Cependant l’opinion thomiste sur le commerce, quoique déjà plus douce que d’autres, n’était pas unanimement suivie, même au XIIIe siècle, et il semble qu’au XIVe siècle elle fut abandonnée sans que le profit commercial rencontrât plus longtemps de sérieux contradicteurs[2].

En tout cas, la réponse de saint Thomas sur la question, de savoir ulrum liceat negotiando aliquid carius vendere quam emere ne pouvait guère permettre la spéculation, dont l’utilité économique pour la régularisation des cours et l’atténuation des écarts n’était et ne pouvait être encore aucunement soupçonnée. Saint Thomas est absolument muet sur ce sujet[3]. Mais aux XIIIe et XIVe siècle l’Ayenbite of

  1. M. l’abbé Hohoff (La Valeur d’après saint Thomas d’Aquin, déjà citée) : « C’est une erreur totale, dit-il, de s’imaginer que logiquement le droit de propriété implique le revenu d’un gain sans labeur » (Op. cit., p. 282). Nous y reviendrons dans un instant, à propos du mutuum au cas de crédit à la production.

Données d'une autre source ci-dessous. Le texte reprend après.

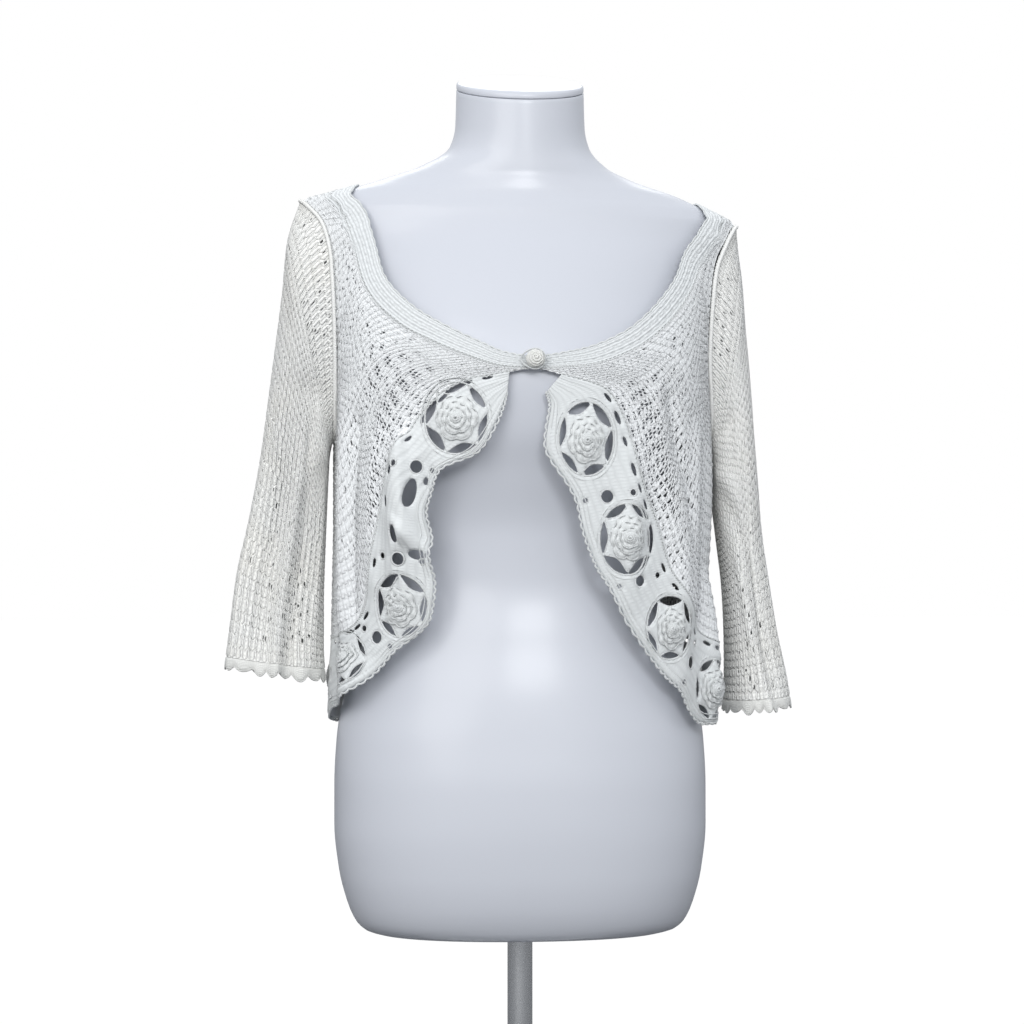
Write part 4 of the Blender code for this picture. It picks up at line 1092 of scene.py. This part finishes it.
def petalSheet(batch, index, reachOf, lifts, ruffle, waves, shift):
    # lift = middle + (edge - middle) * q^2 + ruffle * q^3 * sin(waves * angle), top and underside closed at the rim
    wide, high = lace["rings"][index][2:4]
    around, rows, thick = lace["petalAround"], lace["petalRows"], lace["petalThick"]
    angle = np.linspace(0, 2 * np.pi, around, endpoint=False)[None]
    q = np.linspace(0.12, 1, rows)
    q = np.concatenate([q, q[::-1]])[:, None]
    over = np.concatenate([np.ones(rows), -np.ones(rows)])[:, None]
    reach = reachOf(angle) * q
    lift = lifts[0] + (lifts[1] - lifts[0]) * q ** 2 + ruffle * q ** 3 * np.sin(waves * angle)
    lift = lift + over * thick * np.sqrt(np.maximum(1.06 - q ** 4, 0))
    points, _ = laceSpot(index, reach * np.cos(angle) * wide + shift[0], reach * np.sin(angle) * high + shift[1], lift)
    middle, _ = laceSpot(index, np.full(2, shift[0]), np.full(2, shift[1]), lifts[0] + np.array([thick, -thick]))
    quads = gridQuads(2 * rows, around, False, True)[:, ::-1]
    uv = np.stack(np.broadcast_arrays(angle / (2 * np.pi), q), -1).reshape(-1, 2)
    batch.add(points, quads, uv[quads])
    batch.closeFans(2 * rows, around, middle, inward=True)


def laceCord(batch, index, reachOf, shape, high=0.0, shift=(0.0, 0.0)):
    # a cord round the motif at reach(angle), its lift rippling like crochet posts
    lift, radius, steps, ripple, ripples = shape
    halfWide, halfHigh = lace["rings"][index][2:4]
    angle = np.arange(steps) * 2 * np.pi / steps
    reach = reachOf(angle)
    x, y = reach * np.cos(angle) * halfWide + shift[0], reach * np.sin(angle) * halfHigh + shift[1]
    path, normal = laceSpot(index, x, y, high + lift + ripple * np.sin(ripples * angle))
    sweep(batch, path, normal, radius, 3, closed=True)


def buildRoses():
    # three tiers of petals: reach = tier * (0.84 + 0.16 |cos(n a / 2)|^0.6), and a coiled bud in the middle
    petals, cords = Batch(), Batch()
    for index in range(clothForm["motifs"]):
        if index in lace["hidden"]:
            continue
        shift = roseShift(index)
        for reachShare, count, turn, low, high, ruffle in lace["tiers"]:
            def reachOf(angle, reachShare=reachShare, count=count, turn=turn + 0.37 * index):
                return reachShare * (0.84 + 0.16 * np.abs(np.cos(count * (angle - turn) / 2)) ** 0.6)
            petalSheet(petals, index, reachOf, (low, high), ruffle, count * 2, shift)
            laceCord(cords, index, lambda angle, f=reachOf: f(angle) * 0.985, lace["tierCord"], high, shift)
        reach, low, high, turns, size, yarn = lace["bud"]
        t = np.linspace(0, 1, 70)
        turned = 2 * np.pi * turns * t + index
        spiral = reach * (1 - t) ** 0.8 + 0.012
        x, y = spiral * np.cos(turned) * size + shift[0], spiral * np.sin(turned) * size + shift[1]
        path, normal = laceSpot(index, x, y, low + (high - low) * t - 0.8)
        sweep(cords, path, normal, yarn, 5)
        laceCord(cords, index, lambda angle: 1.015 + 0 * angle, lace["holeCord"])
        laceCord(cords, index, lambda angle, k=index: starReach(k, angle) - 0.035, lace["starCord"], 0.0, shift)
        laceCord(cords, index, lambda angle: 1.13 + 0 * angle, lace["ringCord"])
    t = np.linspace(0, 2 * np.pi, 26, endpoint=False)[:, None]
    for at in jointPlaces():
        for across, radius in lace["joints"]:
            middle, normal = onCloth(trimPlan(at, across))
            right = unit(np.cross(normal, (0, 0, 1)))
            ring = middle + (radius + 0.5) * (np.cos(t) * right + np.sin(t) * np.cross(right, normal)) + normal * 0.5
            sweep(cords, ring, np.broadcast_to(normal, ring.shape), 0.85, 4, closed=True)
    return [buildPiece("roses", petals, materials["petalRows"]),
            buildPiece("roseCords", cords, materials["trimCord"])]


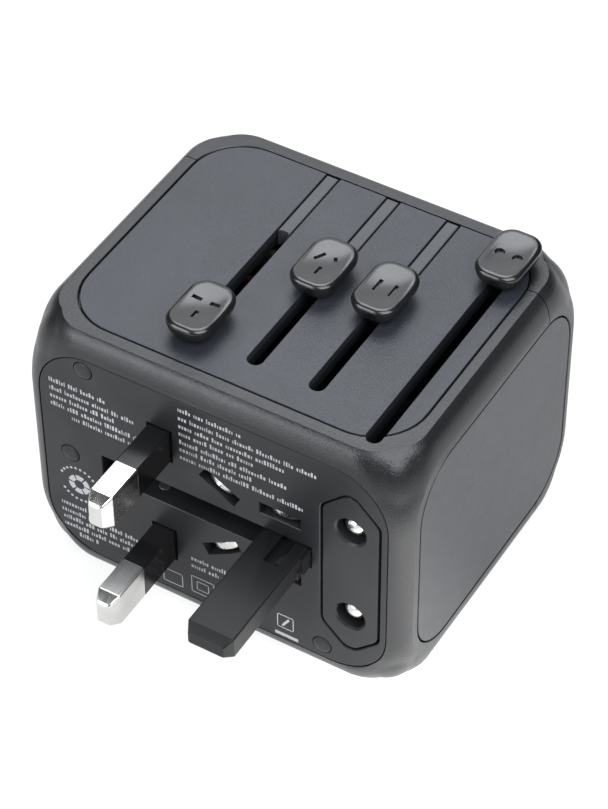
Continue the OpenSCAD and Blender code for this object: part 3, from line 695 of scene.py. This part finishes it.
def earth_prong():
    """The folding plastic earth pin with its round heel."""
    x0, x1, x, hinge_y = 9.27, 17.27, 13.27, 4.3

    def section(y, inset):
        return ring_xz(rounded(8 - 2 * inset, 4 - 2 * inset, 0.3, x, 0, 4), y)

    tip = ((3.9, 0), (-21.0, 0), (-21.1, 0.04), (-22.6, 0.86), (-22.7, 0.98))
    obj = solid("earth_prong", [section(y, inset) for y, inset in tip])
    heel = [(x + 4 * math.cos(math.radians(a)), hinge_y + 4 * math.sin(math.radians(a)))
            for a in range(0, 181, 12)]
    heel += [(x0, 3), (x1, 3)]
    combine(obj, [solid("tool", [ring_xy(heel, -2), ring_xy(heel, 2)])], "UNION")
    # two steps on the right, then a notch in the top face with a lug in it
    combine(obj, [cuboid("tool", x1 - 1, x1 + 0.45, -2.3, 1.6, -1.95, 1.5)], "UNION")
    combine(obj, [cuboid("tool", x1 - 1, x1 + 0.3, -3.4, -2.6, -1.95, -0.4)], "UNION")
    combine(obj, [cuboid("tool", 12.7, 15.2, -5.5, 0.6, 0.9, 3)])
    combine(obj, [cuboid("tool", 14.5, 15.3, -4.9, -3.3, 0.6, 1.6)], "UNION")
    hole = disc(x, hinge_y, 1.06, 28)
    cut(obj, [ring_xy(hole, -4), ring_xy(hole, 4)])
    eased(obj, 0.1, 2, 40)
    finish_piece(obj, "folding_earth_pin", "black_plastic", ["earth_pin"])


def bay_stud():
    """The flat round stud on the lower wall of the earth pin's slot."""
    x, y = -10.5, 3.15
    profile = [(1.0, -2.5), (1.0, -2.16), (0.92, -2.09), (0.3, -2.07)]
    obj = solid("bay_stud", [ring_xy(disc(x, y, rad, 28), z) for rad, z in profile])
    finish_piece(obj, "housing", None, material=STRIP_PLASTIC)


# ---- slider knobs ------------------------------------------------------------------------

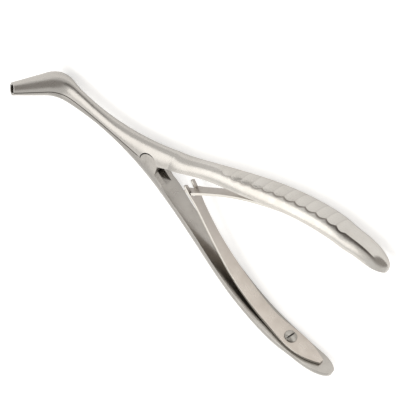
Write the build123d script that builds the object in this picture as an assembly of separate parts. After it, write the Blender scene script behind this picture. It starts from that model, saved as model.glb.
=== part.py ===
from build123d import *
import math
import os

os.makedirs("parts", exist_ok=True)

# Nasal speculum, in millimetres. While it is built the pin axis is Z through the origin,
# the handles point along +X, the branches open along Y and the blades turn up towards +Z.

# Overall sizes
handle_reach = 92.8          # pin axis to the handle ends
handle_spread = 37.5         # mid-plane to the widest point of a handle's outer face
grip_thickness = 5.9         # inner face to outer face, measured across the handles
grip_half_width = 5.1        # half the width of a handle at the grip
shaft_reach = 44.5           # pin axis to the middle of the funnel's mouth
joint_half_breadth = 8.3     # mid-plane to the outer face at the pin
joint_half_height = 3.5      # half the height of the closed joint

# Blades: two half funnels that close to an oval, tapered tube
blade_length = 19.0          # mouth to tip along the funnel's axis
blade_angle = 60.4           # between the shaft line and the funnel's axis, degrees
mouth_drop = 1.6             # mouth's middle below the plane of the handles
mouth_half_breadth = 5.25    # across the opening direction
mouth_half_height = 4.4
tip_half_breadth = 2.75
tip_half_height = 2.1
mouth_wall = 0.9
tip_wall = 0.8
bend_radius = 10.3           # of the inner line between shaft and funnel
bend_reach = 36.5            # pin axis to the middle of that arc
bend_rise = 12.5             # and that far above the plane of the handles

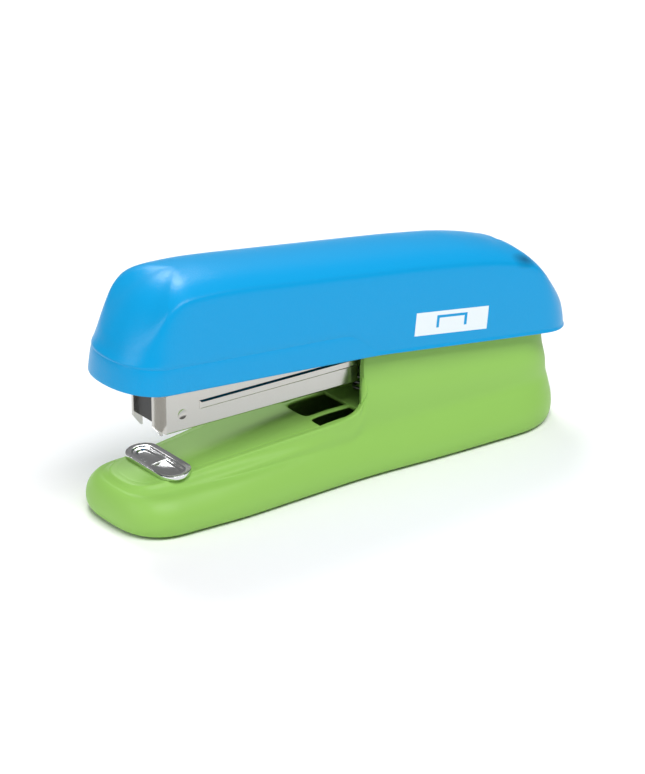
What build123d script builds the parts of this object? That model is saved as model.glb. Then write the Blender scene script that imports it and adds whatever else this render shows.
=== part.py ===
from build123d import *
import os
from math import cos, exp, radians, sin, tan

# Half-strip desk stapler. Millimetres. X runs from the nose (-) to the hinge end (+), Z is up from
# the desk, and Y = 0 is the plane of symmetry. It stands with its jaw open and nothing pressed.

# --- Driving dimensions -----------------------------------------------------------------------

LENGTH = 128.4
HALF_LENGTH = LENGTH / 2

# Hinge: one pin for the magazine and the cover.
PIN_X, PIN_Z, PIN_R = 50.0, 24.0, 1.5
RUNNING = 0.05

# Base.
FOOT_HALF = 16.0
BASE_WALL = 2.0
BASE_RIM_Z = 0.5
BASE_REAR = 61.4
DECK_Z, DECK_X, DECK_SLOPE = 11.6, -50.0, 0.0928
TOWER_X, TOWER_TOP = 0.9, 30.5
TOWER_FLOOR = 15.6
WINDOW_X0, WINDOW_X1 = -10.6, 2.0

# Cover.
COVER_HALF, COVER_WALL = 13.6, 1.5
COVER_TOP = 58.5

# Magazine, for staples with a 12.9 mm crown and 6 mm legs.
MAG_BOTTOM, MAG_TOP = 21.7, 31.2
MAG_HALF, MAG_SHEET = 7.1, 0.6
MAG_FRONT, MAG_REAR = -51.6, 1.5
RAIL_HALF, RAIL_SHEET = 5.3, 0.8
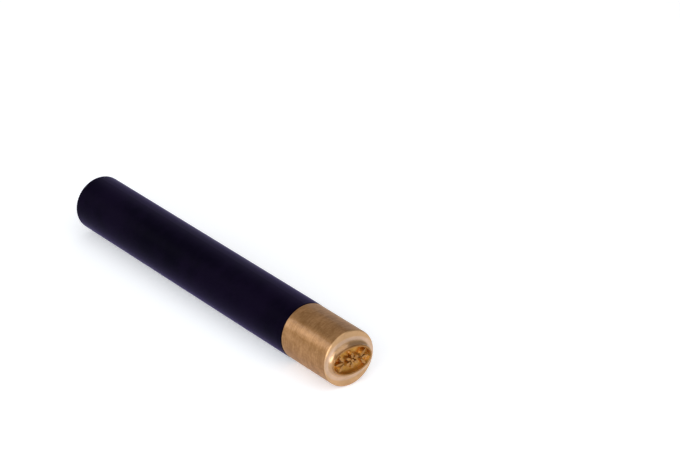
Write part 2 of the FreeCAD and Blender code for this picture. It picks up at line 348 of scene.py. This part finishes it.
def plain_steel():
    graph = Graph("plain_steel")
    point = graph.node("ShaderNodeTexCoord").outputs["Object"]
    # The thread's roots get painted shade, the crests the steel's greys
    crest = graph.ramp(distance_from_axis(graph, point),
                       THREAD_ROOT_RADIUS, THREAD_ROOT_RADIUS + STEEL_CREST_HEIGHT)
    cloud = graph.noise(point, scale=900)
    scratches = graph.noise(point, scale=6000, detail=3, roughness=0.7)
    clean = graph.blend(cloud, STEEL_DARK, STEEL_PALE)
    return graph.surface(graph.node("ShaderNodeBsdfPrincipled", {
        "Base Color": graph.blend(crest, STEEL_ROOT_SHADE, clean),
        "Metallic": 1.0,
        "Roughness": graph.ramp(cloud, 0.3, 0.7, 0.24, 0.38),
        "Normal": graph.bump(scratches, SCRATCH_DEPTH),
    }))


def give(name, material):
    slot = nodes[name].material_slots[0]
    slot.link = "OBJECT"
    slot.material = material


give("handle", satin_black())
give("stamp_head", turned_brass())


# The stud, which has its thread cut here

def add_point(form, along, reach, angle):
    return form.verts.new((along, reach * math.cos(angle), reach * math.sin(angle)))


def thread_rows(form, length, radius):
    """Rows of points along the thread's root and crest lines, cut off square at both ends."""
    root = THREAD_ROOT_RADIUS
    profile = [(0, root), (1 / 4, root), (9 / 16, radius), (11 / 16, radius)]
    rows = []
    for turn in range(-1, math.ceil(length / THREAD_PITCH) + 1):
        for share, height in profile:
            row = []
            for side in range(THREAD_SIDES):
                angle = math.tau * side / THREAD_SIDES
                along = (turn + share + side / THREAD_SIDES) * THREAD_PITCH
                along = min(max(along, 0), length)
                chamfered = radius - STUD_CHAMFER + min(along, length - along)
                row.append(add_point(form, along, min(height, chamfered), angle))
            rows.append(row)
    return rows, len(profile)


def ring(form, along, radius_at):
    angles = [math.tau * side / THREAD_SIDES for side in range(THREAD_SIDES)]
    return [add_point(form, along, radius_at(angle), angle) for angle in angles]


def join_rings(form, first, second):
    for side in range(len(first)):
        following = (side + 1) % len(first)
        form.faces.new((first[side], second[side], second[following], first[following]))


def hexagon_radius(angle):
    sector = math.radians(60)
    return SOCKET_WIDTH / 2 / math.cos(angle % sector - sector / 2)


def threaded_bar(length, radius):
    form = bmesh.new()
    rows, rows_in_turn = thread_rows(form, length, radius)
    for row, above in zip(rows, rows[1:]):
        for side in range(THREAD_SIDES - 1):
            form.faces.new((row[side], above[side], above[side + 1], row[side + 1]))
    a_turn_on = rows[rows_in_turn:]
    for row, above, next_row, next_above in zip(rows, rows[1:], a_turn_on, a_turn_on[1:]):
        form.faces.new((row[-1], above[-1], next_above[0], next_row[0]))

    end_radius = radius - STUD_CHAMFER
    rim = ring(form, 0, lambda angle: end_radius)
    mouth = ring(form, 0, hexagon_radius)
    socket_floor = ring(form, SOCKET_DEPTH, hexagon_radius)
    join_rings(form, rim, mouth)
    join_rings(form, mouth, socket_floor)
    form.faces.new(socket_floor)
    form.faces.new(ring(form, length, lambda angle: end_radius))
    bmesh.ops.remove_doubles(form, verts=form.verts, dist=WELD_DISTANCE)
    bmesh.ops.recalc_face_normals(form, faces=form.faces)
    return form


def add_stud():
    mesh = bpy.data.meshes.new("stud_thread")
    form = threaded_bar(stud_high.x - stud_low.x, (stud_high.z - stud_low.z) / 2)
    form.to_mesh(mesh)
    form.free()
    mesh.shade_smooth()
    mesh.set_sharp_from_angle(angle=SHARP_ANGLE)
    mesh.materials.append(plain_steel())
    stud = bpy.data.objects.new("stud_thread", mesh)
    stud.location = (stud_low.x, 0, axis_height)
    bpy.context.scene.collection.objects.link(stud)
    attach(stud, "stud")
    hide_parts("threaded_stud")


add_stud()


# The table

TABLE_REACH = 3.0
TABLE_WHITE = (0.91, 0.925, 0.95, 1)
TABLE_GLOW = 0.33


def white_table():
    """White paper that is a little brighter to the eye than the light on it would make it."""
    graph = Graph("white_table")
    rays = graph.node("ShaderNodeLightPath").outputs
    seen = graph.math("MAXIMUM", rays["Is Camera Ray"], rays["Is Glossy Ray"])
    seen = graph.math("MAXIMUM", seen, rays["Is Transmission Ray"])
    paper = graph.node("ShaderNodeBsdfDiffuse", {"Color": TABLE_WHITE})
    glow = graph.node("ShaderNodeEmission", {
        "Color": (1, 1, 1, 1), "Strength": graph.product(seen, TABLE_GLOW),
    })
    return graph.surface(graph.node("ShaderNodeAddShader", {0: paper, 1: glow}))


def add_table():
    mesh = bpy.data.meshes.new("table")
    low, high = -TABLE_REACH, TABLE_REACH
    corners = [(low, low, 0), (high, low, 0), (high, high, 0), (low, high, 0)]
    mesh.from_pydata(corners, [], [(0, 1, 2, 3)])
    table = bpy.data.objects.new("table", mesh)
    mesh.materials.append(white_table())
    bpy.context.scene.collection.objects.link(table)


add_table()


# The light: an even white world and four large lamps

WORLD_STRENGTH = 0.40


def add_world():
    world = bpy.data.worlds.new("studio")
    bpy.context.scene.world = world
    world.use_nodes = True
    background = world.node_tree.nodes["Background"]
    background.inputs["Color"].default_value = (1, 1, 1, 1)
    background.inputs["Strength"].default_value = WORLD_STRENGTH


def add_softbox(name, direction, distance, width, height, power, colour=(1, 1, 1)):
    """An area lamp that faces the object from a direction, with sizes in metres and watts."""
    data = bpy.data.lights.new(name, "AREA")
    data.shape = "RECTANGLE"
    data.size, data.size_y = width, height
    data.energy = power
    data.color = colour
    lamp = bpy.data.objects.new(name, data)
    away = Vector(direction).normalized()
    lamp.location = axis_point + away * distance
    lamp.rotation_euler = away.to_track_quat("Z", "Y").to_euler()
    bpy.context.scene.collection.objects.link(lamp)


add_world()
add_softbox("left", (-0.75, -0.52, 0.38), distance=1.2, width=0.4, height=0.55, power=2.9,
            colour=(0.97, 1.0, 1.02))
add_softbox("front", (0.70, -0.67, 0.24), distance=1.0, width=0.9, height=0.85, power=8.8,
            colour=(0.95, 1.0, 1.08))
add_softbox("above", (0.6, 0.04, 0.78), distance=1.6, width=1.4, height=2.2, power=8.1)
add_softbox("behind", (-0.6, 0.75, 0.3), distance=1.6, width=1.6, height=0.6, power=2.8)


# The camera, from the picture: its direction, its distance in metres from a point on the rod's
# axis, where that point is, and how far it lies to the right of the view's middle and above it

AZIMUTH, ELEVATION = math.radians(53.23), math.radians(25.47)
DISTANCE = 1.0
BEHIND_SEAM = 50 * MM
ASIDE, ABOVE = -41.18 * MM, -16.67 * MM
LENS = 156.0
CLIP_START, CLIP_END = 0.01, 20


def add_camera():
    back = Vector((
        math.sin(AZIMUTH) * math.cos(ELEVATION),
        -math.cos(AZIMUTH) * math.cos(ELEVATION),
        math.sin(ELEVATION),
    ))
    right = Vector((math.cos(AZIMUTH), math.sin(AZIMUTH), 0))
    up = back.cross(right)
    anchor = Vector((seam - BEHIND_SEAM, 0, axis_height))
    data = bpy.data.cameras.new("camera")
    data.lens = LENS
    data.clip_start, data.clip_end = CLIP_START, CLIP_END
    camera = bpy.data.objects.new("camera", data)
    camera.location = anchor + DISTANCE * back - ASIDE * right - ABOVE * up
    camera.rotation_euler = back.to_track_quat("Z", "Y").to_euler()
    bpy.context.scene.collection.objects.link(camera)
    bpy.context.scene.camera = camera


add_camera()

bpy.context.scene.view_settings.view_transform = "Standard"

  2. En ce sens Henri de Gand, De mercimonio et negotiationibus, qui admet, pour justifier l’écart des deux prix d’achat et de revente, des différences basées sur les changements de lieu, de temps et de conditions (cité par Jourdain, Mémoire à l’Académie des inscriptions et belles-lettres, 1874). — Dans le même sens, Duns Scott (1274-1308) et François de Mayronis (mort en 1325). — Montesquieu rattache aux théories scolastiques la ruine du commerce au moyen âge. « Nous devons, a-t-il dit, aux spéculations des scolastiques tous les malheurs qui ont accompagné la destruction du commerce » (Esprit des lois, 1. XXI, ch. xx). Il y a erreur. C’étaient les malheurs des temps qui avaient ruiné le commerce après les invasions des Barbares et non pas même immédiatement après elles. Quant aux spéculations des scolastiques, elles ne sont venues que plusieurs siècles plus tard, et elles sont venues précisément au temps où le commerce se relevait, soit au sein des républiques italiennes, soit dans les cités commerçantes des Flandres et de l’Allemagne. Montesquieu, en haine de l’Église, a donc commis un anachronisme de plusieurs siècles. Ashley, beaucoup mieux documenté, est beaucoup plus judicieux sur les conséquences sociales que la défaveur du commerce peut avoir entraînées (Ashley, op. cit., 3e édition [anglaise], t. I, pp. 129-130).
  3. Il permet, cependant, à un marchand de blé de vendre actuellement et aux cours actuels sans informer les acheteurs que l’arrivée prochaine d’autres marchands va déterminer une baisse des prix ; mais, il ajoute : « Si tamen exponeret vel de pretio subtraheret, abundantioris esse virtutis, quamvis ad hoc non videatur teneri ex justitiae debito » (IIa IIae, quaestio LXXVII, art ; 3, ad quartum).